In the case of Modern Pipe Industries vs. State of U.P. and Ors., at the time of migration to GST, assessee had by mistake obtained registration as sole proprietor instead of partnership firm. The Allahabad High Court directed the department to issue necessary login id/password in the name of partnership firm within a period of two weeks and the corrected registration certificate within a week after and also directed not to levy penalty if the applicant deposits the tax and files GST return within two weeks of issuance of correct registration certificate. This reflects the intention of the judiciary to comply with the norms of equity. In M/s Indus Towers Limited Vs. The Assistant State Tax Officer, mere infraction of the procedural rules like Rules 55 and 138 of the State GST Rules cannot result in detention of goods though they may result in imposition of penalty. In other words, detention of goods merely for infraction of the procedural rules in transactions which do not amount to taxable supply is without jurisdiction.
Through these judicial interpretations, courts have made it clear that minor irregularities such as an error on the registration number of the vehicle or amount on the E-way bills should not be charged and benefit of doubt must go to the accused. However, in cases where ambiguities in law still remain and the judiciary cannot fill these gaps created by the legislature, the rule of strict interpretation is still the followed.
SCOPE FOR EQUITABLE INTERPRETATION UNDER GST STATUTES
The provisions of GST statutes follow the due process and give significant value to mens rea and good faith. For example, Section 126 of Central Goods and Services Tax Act, 2017 lays down the general principles while imposing penalty. It reads and states, “ No officer under this Act shall impose any penalty for minor breaches of tax regulations or procedural requirements and in particular, any omission or mistake in documentation which is easily rectifiable and made without fraudulent intent or gross negligence.” A breach is considered a ‘minor breach’ if the amount of tax involved is less than five thousand rupees, or an omission or mistake in documentation shall be considered to be easily rectifiable if the same is an error apparent on the face of record. The penalty imposed under the Act depends on the facts and circumstances of each case and are commensurate with the degree and severity of the breach.
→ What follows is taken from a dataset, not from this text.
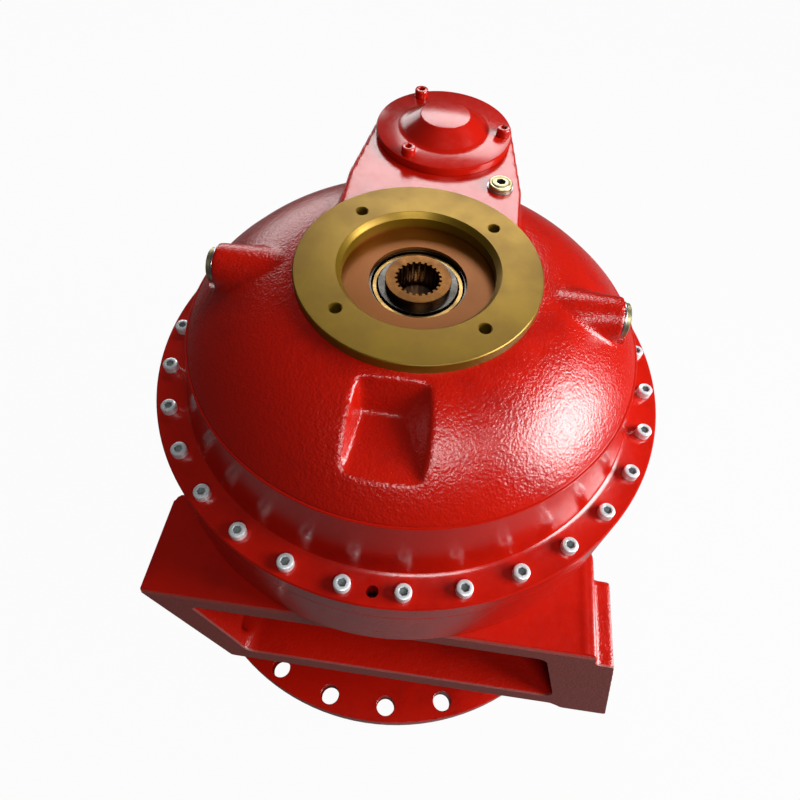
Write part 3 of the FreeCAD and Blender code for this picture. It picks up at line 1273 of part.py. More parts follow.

Therefore, if a situation of minor irregularities exists, it must be addressed cautiously. Other principles that enshrine such equitable consideration under this provision are:
- No penalty shall be imposed on a
ny person without giving him an opportunity of being heard;
- The officer under this Act shall while imposing penalty in an order for a breach of any law, regulation or procedural requirement, specify the nature of the breach and the applicable law, regulation or procedure under which the amount of penalty for the breach has been specified;
- When a person voluntarily discloses to an officer under this Act the circumstances of a breach of the tax law, regulation or procedural requirement prior to the discovery of the breach by the officer under this Act, the proper officer may consider this fact as a mitigating factor when quantifying a penalty for that person;
- The provisions of this section shall not apply in such cases where the penalty specified under this Act is either a fixed sum or expressed as a fixed percentage.
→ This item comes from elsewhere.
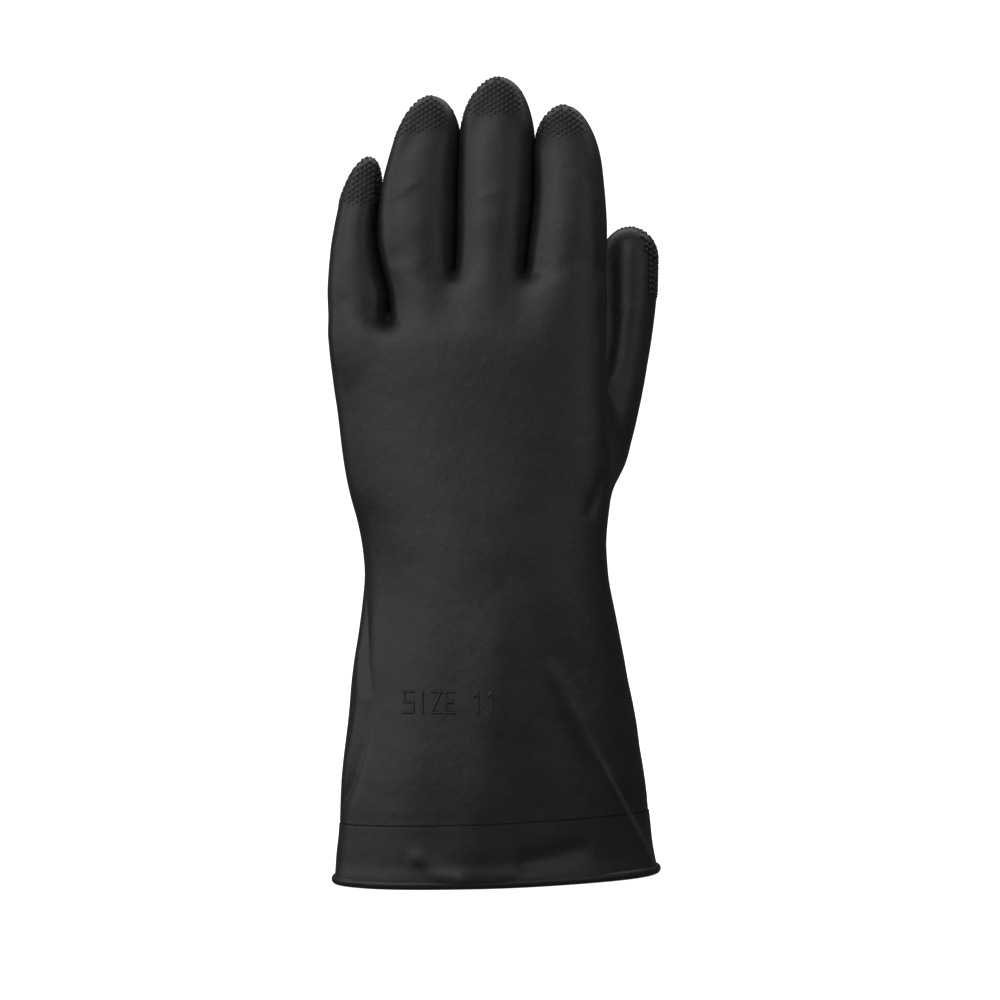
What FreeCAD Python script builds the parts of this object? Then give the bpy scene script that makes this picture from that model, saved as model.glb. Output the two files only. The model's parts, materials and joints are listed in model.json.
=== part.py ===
"""Heavy black rubber glove for electrical work, left hand, 360 mm long, size 11.

The glove stands on its rolled cuff with the fingers up. +Z runs from the cuff to the fingertips, +X
towards the thumb, +Y towards the palm side, so the back of the hand faces -Y. The origin is on the floor
at the middle of the glove's box. The skin is one dipped wall of even thickness; it is split here into
the zones that move, and each fold between two zones is a node of its own.
All sizes are in millimetres.
"""

import FreeCAD, Part

import math
import os
from collections import namedtuple

V = FreeCAD.Vector

# ---------------------------------------------------------------- driving dimensions
WALL = 1.6                  # rubber thickness
BEAD_RADIUS = 2.6           # rolled rim
BEAD_FOOT = 0.5             # how much of the roll is pressed flat where it stands
BEAD_SEAT = 3.9             # height of the face where the band grows out of the roll
BAND_TOP = 27.0             # top of the thicker cuff band
BAND_EXTRA = 0.35           # how far the band stands proud of the sleeve
GRIP_THICKNESS = 0.6        # height of the fingertip grip
FOLD_GAP = 0.7              # half the gap left at a fold when it is fully bent
CUFF_YAW = 14.0             # turn of the cuff about +Z, degrees

WRIST_TILT_Z = 103.0        # sideways hinge of the wrist
WRIST_BEND_Z = 150.0        # forward and backward hinge of the wrist
LOWER_WEB_Z = 249.0         # fork between little and ring finger
UPPER_WEB_Z = 270.0         # forks between ring, middle and index finger

WRIST_TILT_RANGE = (-12.0, 12.0)
WRIST_BEND_RANGE = (-35.0, 45.0)
ROOT_RANGE = (-5.0, 65.0)   # curl of a finger at its root
MID_RANGE = (0.0, 75.0)     # curl at the middle knuckle
TIP_PER_MID = 0.6           # the last knuckle follows the middle one
SWING_RANGE = (0.0, 35.0)   # thumb swings out sideways
THUMB_KNUCKLE_RANGE = (0.0, 35.0)
THUMB_TIP_RANGE = (0.0, 50.0)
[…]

The provisions of the statute also distinguish between cases in which the accused has the necessary mens rea and those in which the accused is merely negligent. As per Section 73 of the CGST Act, where any tax is not paid, short paid or erroneously refunded or where input tax credit has been wrongly availed or utilized for any reason other than reason of fraud or wilful misstatement or suppression of facts to evade tax and a notice has been issued to such person, if the person has paid tax, interest and penalty within specified time from issuance of show cause notice, no penalty shall be payable. Similarly, Section 74 of the CGST Act provides for reduction of penalty in case of fraud or wilful misstatement. An express provision is also made by virtue of Section 135 of the Act which states, “in any prosecution for an offence under this Act which requires culpable mental state on the part of accused, the court shall presume the existence of such mental state. but it shall be a defence for the accused to prove the fact that he had no such mental state with respect to the act charged as an offence in that prosecution.” The GST statutes also provide for different schemes by classifying offences into the categories of bailable and non-bailable offences, and cognizable and non-cognizable offences. The statute itself is similar to any other penal statute.
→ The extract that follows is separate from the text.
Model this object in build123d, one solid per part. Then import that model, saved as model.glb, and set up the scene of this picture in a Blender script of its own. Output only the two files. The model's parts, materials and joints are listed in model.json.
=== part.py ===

The ambiguity and unfairness that these provisions fail to eradicate is the fact that minor breaches are kept only within the realm of Rs. 5,000. Therefore, if a consignor has been given documents with minor errors, but the value of goods lead to imposition of penalties more than Rs. 5, 000 then the goods are subject to detention and confiscation. Moreover, the penalty is levied on the consignor and the driver of the vehicle by confiscating the vehicle rather than directly imposing it only on the owner of the goods. Thus, the entire object of Section 126 gets defeated. The only way forward is equitable interpretation of tax statutes, The author does not propose equitable interpretation of tax statutes as an absolute rule, but envisages such interpretation to be neutral and free from the biased views regarding benefits that the Revenue Department may obtain on account of its absence.
Tax Statutes, although penal in nature, assume the accused to be guilty unless proven innocent. Therefore, any benefit of doubt favours the Revenue Department or the State and not the assessee. GST statutes were introduced recently and numerous ambiguities exist regarding the procedure of filing returns under IGST, CGST and SGST. The law does not incorporate provisions to address minute loop holes in the procedure of E-way of bills and deemed exports. CGST treats both the consignor and the owner of the goods equally when it comes to penalties such as detention, confiscation and seizure. A minor mistake on the part of a small vendor costs him a disproportionate loss due to strict interpretation of tax statutes. However, it must be kept in mind that there are exceptions to these rules and whenever necessary, tax statutes should be interpreted in good faith.